Иффа положила голову ко мне на колени. Она казалась спокойной, но я чувствовала, как бешено стучит ее сердце, и как бьет ее мелкой дрожью.
– Я люблю тебя, – тихо сказала я.
Не говоря ни слова, она снова сплела наши пальцы и крепко сжала мою руку.
После признания Иффы почти каждую ночь мне снились кошмары. Сначала во снах насиловали меня. Иногда это были незнакомцы, иногда Тильман. Он не был похож на себя, и все же я знала, что это он. У него была ровная, красивая улыбка, и в этой холодной красоте чувствовалась стальная жестокость, нетерпение зверя перед нападением.
Позднее сны изменились. Теперь насиловали Иффу, а я стояла и смотрела; иногда убегала, бросив ее; иногда сама была виновницей этой ситуации – не знаю, каким образом и все-таки была виновата. Я стояла чуть поодаль, позади насильника, и глядела Иффе прямо в глаза, и она отвечала на мой взгляд таким же внимательным взглядом. И эти сны пугали куда сильнее снов, где жертвой была я.
Прошла неделя, а я все ходила потрясенная, напуганная и вымотанная от переживаний и чувства вины. День за днем ноги вели меня на базар, где я неосознанно начинала высматривать насильника. Я не знала, зачем это делаю и как поступлю, если встречу его, но продолжала искать, вглядываться в лица мужчин, испытывая ненависть к каждому из них, словно бы они были потенциальными обидчиками всех девушек.
Иффа стала отчужденней. Всегда такая шумная, с безмерной энергией и внутренней силой, в ней словно бы что-то сломалось. Как будто ребенок, постоянно активный и неугомонный, в одну ночь повзрослел и стал сдержанным взрослым, потерявшим большую часть энергии, что водопадом и вьюгой таилась в нем раньше.
Меня пугало, что Иффа перестала искать отцовской любви.
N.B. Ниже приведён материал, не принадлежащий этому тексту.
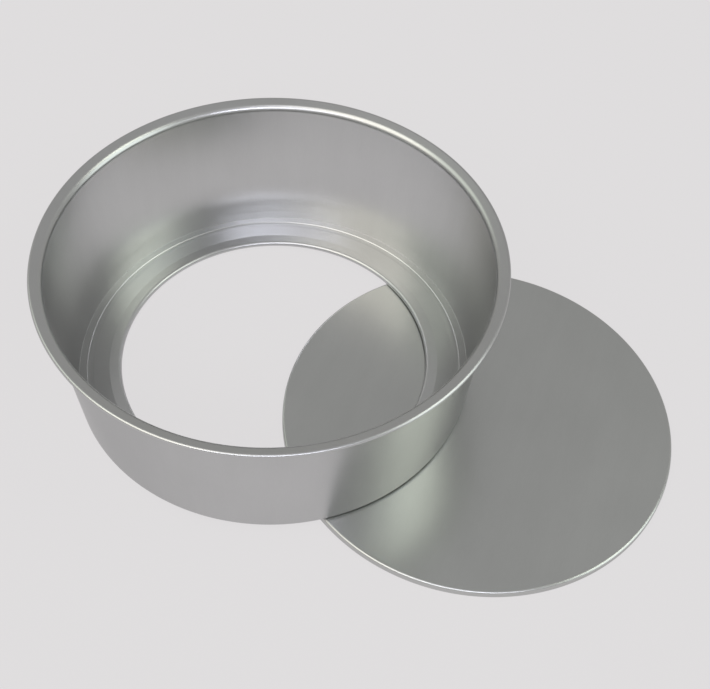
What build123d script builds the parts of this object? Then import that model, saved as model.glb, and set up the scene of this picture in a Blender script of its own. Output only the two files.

Она больше не ревновала его ко мне, не тянулась к нему, не вскакивала, когда он заходил, и не обнимала.
Иногда бессвязный, иногда необдуманный поток ее болтовни сменился на короткие и относительно редкие реплики.
Моя эмоциональная и открытая пятнадцатилетняя сестричка стала вдруг замкнутой, спокойной и немногословной. Но при этом Иффа была еще более непредсказуемой, истеричной и в то же время до мурашек равнодушной.
Я больше не могла молчать. Вечером, когда соседи задержались на рынке, и не было лишних ушей, я наконец-то решилась. Папа сидел на матраце, крутил в руках фотографию дома в Дамаске. Иффу всегда удивляла отцовская привязанность к этому снимку, где видна лишь крыша с пробоинами и часть неба.
– Это дом моего детства, – всегда говорил он. – А это небо моей родины.
Я села рядом с папой и обняла его за плечи. Некоторое время мы молча разглядывали пожелтевшую бумажку в его руках. Было так странно осознавать, что этот дом уже давно снесли; бабушка живет в той тесной квартирке, а папа здесь, на чужбине. И все же этот дом до сих пор есть на фотографии, и все его существование заключено в руках отца. Папа может скомкать и выбросить или сжечь фото, но он бережно хранит последнее дыхание своего детства.
– Ты хотела о чем-то поговорить, дочка? – отец спрятал фотографию в карман и обернулся ко мне.
– Да, Иффа… – я растерялась от пристального взгляда папы и замолкла.
– Что Иффа?
– Она просила не говорить тебе. Но ты должен знать, – я выдохнула, оттягивая время, потом добавила так тихо, что папа должен был не расслышать:
– Иффу изнасиловали.
Я почувствовала, как напряглись его мышцы, и весь он стал словно бы деревянный. Он дернул головой, будто не верил, отвернулся и судорожно выдохнул.
– Позови ее, – его голос дрожал, и казалось, папе было физически больно от услышанного. – Позови ее ко мне.